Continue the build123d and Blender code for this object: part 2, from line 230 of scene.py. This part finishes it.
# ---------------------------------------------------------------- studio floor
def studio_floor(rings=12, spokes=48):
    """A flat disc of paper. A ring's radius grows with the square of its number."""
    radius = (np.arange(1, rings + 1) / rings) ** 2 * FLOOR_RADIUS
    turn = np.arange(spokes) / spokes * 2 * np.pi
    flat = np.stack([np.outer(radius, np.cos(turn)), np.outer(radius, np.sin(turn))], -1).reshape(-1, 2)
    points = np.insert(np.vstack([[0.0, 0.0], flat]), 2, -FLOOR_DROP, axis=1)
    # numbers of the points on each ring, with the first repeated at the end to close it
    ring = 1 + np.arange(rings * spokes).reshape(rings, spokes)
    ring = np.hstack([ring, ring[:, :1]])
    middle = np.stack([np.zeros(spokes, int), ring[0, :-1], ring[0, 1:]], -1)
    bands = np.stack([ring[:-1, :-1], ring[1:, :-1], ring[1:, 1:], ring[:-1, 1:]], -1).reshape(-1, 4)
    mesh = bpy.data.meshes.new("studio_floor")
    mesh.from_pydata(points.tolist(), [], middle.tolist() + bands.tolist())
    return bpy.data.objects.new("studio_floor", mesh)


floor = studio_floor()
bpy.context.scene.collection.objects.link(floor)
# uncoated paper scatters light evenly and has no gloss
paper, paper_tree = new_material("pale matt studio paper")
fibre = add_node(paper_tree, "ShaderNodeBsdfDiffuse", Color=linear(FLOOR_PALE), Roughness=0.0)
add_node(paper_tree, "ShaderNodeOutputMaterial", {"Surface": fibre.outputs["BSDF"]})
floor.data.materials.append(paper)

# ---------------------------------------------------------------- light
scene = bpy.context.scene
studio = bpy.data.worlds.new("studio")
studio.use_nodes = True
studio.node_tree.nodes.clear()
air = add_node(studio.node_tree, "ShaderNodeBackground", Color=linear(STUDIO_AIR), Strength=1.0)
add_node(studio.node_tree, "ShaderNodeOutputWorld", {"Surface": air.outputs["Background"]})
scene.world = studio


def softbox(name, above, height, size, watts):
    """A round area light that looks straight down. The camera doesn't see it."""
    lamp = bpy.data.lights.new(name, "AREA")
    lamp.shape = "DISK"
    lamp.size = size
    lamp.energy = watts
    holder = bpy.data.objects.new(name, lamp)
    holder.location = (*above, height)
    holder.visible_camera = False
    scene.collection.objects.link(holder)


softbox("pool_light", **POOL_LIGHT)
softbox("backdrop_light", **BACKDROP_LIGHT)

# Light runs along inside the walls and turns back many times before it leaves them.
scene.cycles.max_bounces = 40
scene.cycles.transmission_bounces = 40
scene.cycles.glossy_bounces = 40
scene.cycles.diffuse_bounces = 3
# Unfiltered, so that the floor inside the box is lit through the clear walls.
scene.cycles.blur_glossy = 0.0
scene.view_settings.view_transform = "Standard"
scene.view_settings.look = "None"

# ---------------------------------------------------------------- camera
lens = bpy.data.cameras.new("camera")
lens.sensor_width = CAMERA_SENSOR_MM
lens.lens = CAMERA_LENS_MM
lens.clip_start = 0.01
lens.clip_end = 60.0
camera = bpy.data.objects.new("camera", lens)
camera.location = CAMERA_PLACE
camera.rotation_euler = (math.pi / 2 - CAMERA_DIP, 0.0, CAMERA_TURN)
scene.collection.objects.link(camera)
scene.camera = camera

##############################

What the exercise asks:
Extract the first line above and each line after it up to and including the one with "scene.world = studio", please, exactly and with nothing else.

The output:
Continue the build123d and Blender code for this object: part 2, from line 230 of scene.py. This part finishes it.
# ---------------------------------------------------------------- studio floor
def studio_floor(rings=12, spokes=48):
    """A flat disc of paper. A ring's radius grows with the square of its number."""
    radius = (np.arange(1, rings + 1) / rings) ** 2 * FLOOR_RADIUS
    turn = np.arange(spokes) / spokes * 2 * np.pi
    flat = np.stack([np.outer(radius, np.cos(turn)), np.outer(radius, np.sin(turn))], -1).reshape(-1, 2)
    points = np.insert(np.vstack([[0.0, 0.0], flat]), 2, -FLOOR_DROP, axis=1)
    # numbers of the points on each ring, with the first repeated at the end to close it
    ring = 1 + np.arange(rings * spokes).reshape(rings, spokes)
    ring = np.hstack([ring, ring[:, :1]])
    middle = np.stack([np.zeros(spokes, int), ring[0, :-1], ring[0, 1:]], -1)
    bands = np.stack([ring[:-1, :-1], ring[1:, :-1], ring[1:, 1:], ring[:-1, 1:]], -1).reshape(-1, 4)
    mesh = bpy.data.meshes.new("studio_floor")
    mesh.from_pydata(points.tolist(), [], middle.tolist() + bands.tolist())
    return bpy.data.objects.new("studio_floor", mesh)


floor = studio_floor()
bpy.context.scene.collection.objects.link(floor)
# uncoated paper scatters light evenly and has no gloss
paper, paper_tree = new_material("pale matt studio paper")
fibre = add_node(paper_tree, "ShaderNodeBsdfDiffuse", Color=linear(FLOOR_PALE), Roughness=0.0)
add_node(paper_tree, "ShaderNodeOutputMaterial", {"Surface": fibre.outputs["BSDF"]})
floor.data.materials.append(paper)

# ---------------------------------------------------------------- light
scene = bpy.context.scene
studio = bpy.data.worlds.new("studio")
studio.use_nodes = True
studio.node_tree.nodes.clear()
air = add_node(studio.node_tree, "ShaderNodeBackground", Color=linear(STUDIO_AIR), Strength=1.0)
add_node(studio.node_tree, "ShaderNodeOutputWorld", {"Surface": air.outputs["Background"]})
scene.world = studio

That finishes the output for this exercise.